When she told her mother that her marriage was over, the older woman stopped talking to her. This wasn’t perfection, this wasn’t what they demanded and she had always given to them. It would tarnish the family in the eyes of friends and neighbors on their Rockville, Maryland, street, the one lined with trees that turned golden, amber, and ruby in the fall. And it would sully the family’s name with St. Elizabeth’s Catholic Church. What would everyone think?
She no longer cared what anyone thought. Anyone except Billy. She suspected something was wrong when he hadn’t returned her repeated phone calls after he finished his space shuttle flight in December 2006. Then in early January, he told her: there was someone else, and he was in love with her.
She wished him well and asked if they could still train together for an upcoming bike race. Within days of his news, she hopped on a training flight with him. She clung to hope.

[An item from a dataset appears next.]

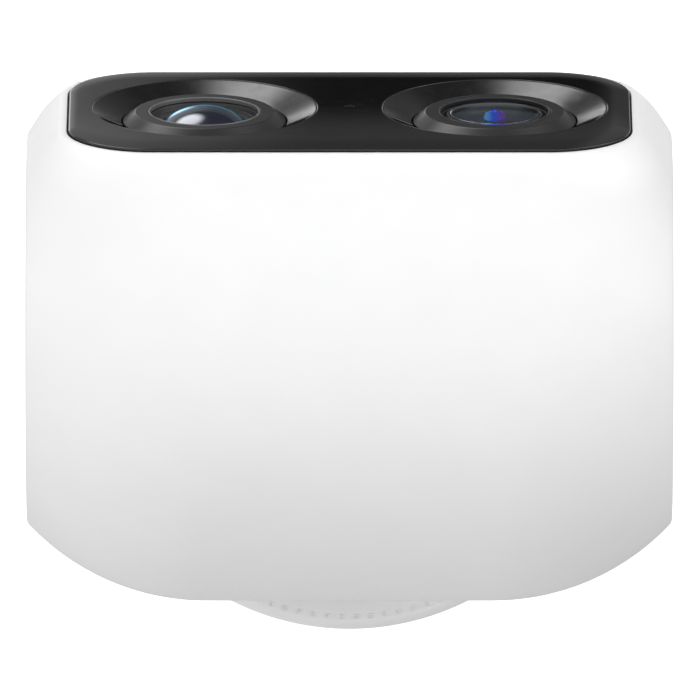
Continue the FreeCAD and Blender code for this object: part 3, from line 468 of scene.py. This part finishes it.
def head_core():
    """Solid that fills the head up to the middle of its wall."""
    bm = head_surface()
    flatten_sides(bm)
    rim = [edge for edge in bm.edges if edge.is_boundary]
    bmesh.ops.holes_fill(bm, edges=rim)
    bmesh.ops.recalc_face_normals(bm, faces=bm.faces)
    bm.normal_update()
    for vert in bm.verts:
        vert.co -= vert.normal * (SHELL_WALL / 2)
    return object_from(bm, "core")


def underside_with_posts():
    """Underside shell with its four deep screw holes and the bosses round them."""
    obj = shell_half("head_underside", upper=False)
    apply_modifiers(obj)
    posts = screw_posts(SCREW_BOSS_RADIUS, BELOW_HEAD, SCREW_BOSS_TOP, "posts")
    combine(posts, head_core(), "INTERSECT")
    combine(obj, posts, "UNION")
    combine(obj, screw_posts(SCREW_HOLE_RADIUS, BELOW_HEAD, SCREW_SEAT, "holes"), "DIFFERENCE")
    obj.data.set_sharp_from_angle(angle=math.radians(40))
    return obj


def make_head_shells():
    """Both head shells as finished pieces."""
    upper = shell_half("head_cover", upper=True)
    lower = underside_with_posts()
    for obj, node in ((upper, "head_shell"), (lower, "underside_shell")):
        obj.data.materials.clear()
        obj.data.materials.append(WHITE)
        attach(obj, "head")
        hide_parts(node)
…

At home, she was sick. She couldn’t eat–her stomach in knots–she had lost twenty20 pounds, with her weight dropping to 107 pounds in the span of about six weeks, making the 5’4 woman look gaunt. She couldn’t concentrate and had been stopped by Houston Police three times. She cried a lot and she couldn’t sleep, her mind churning over and over the facts of her life and how to possibly fix everything.
At work, they had recently told her she would not be chosen for one of the last space shuttle flights. She would probably never fly in space again after some of her colleagues had described her as “uncooperative,” “prickly,” and “not a team player.”
Her marriage had failed, she had failed in her job by not getting another shuttle flight, and now her relationship with the other man was failing.
That’s when she began thinking. And planning.
She hadn’t slept much, if at all, that Saturday night, but checked out of the DeFuniak Springs hotel at 10:45 the next morning and began the final leg of her trip — as Bruce Springstein sang a “broken hero on a last-chance power drive” — to a hotel near the Orlando airport. She would utilize their parking lot, take their free shuttle to the airport, and then lie in wait.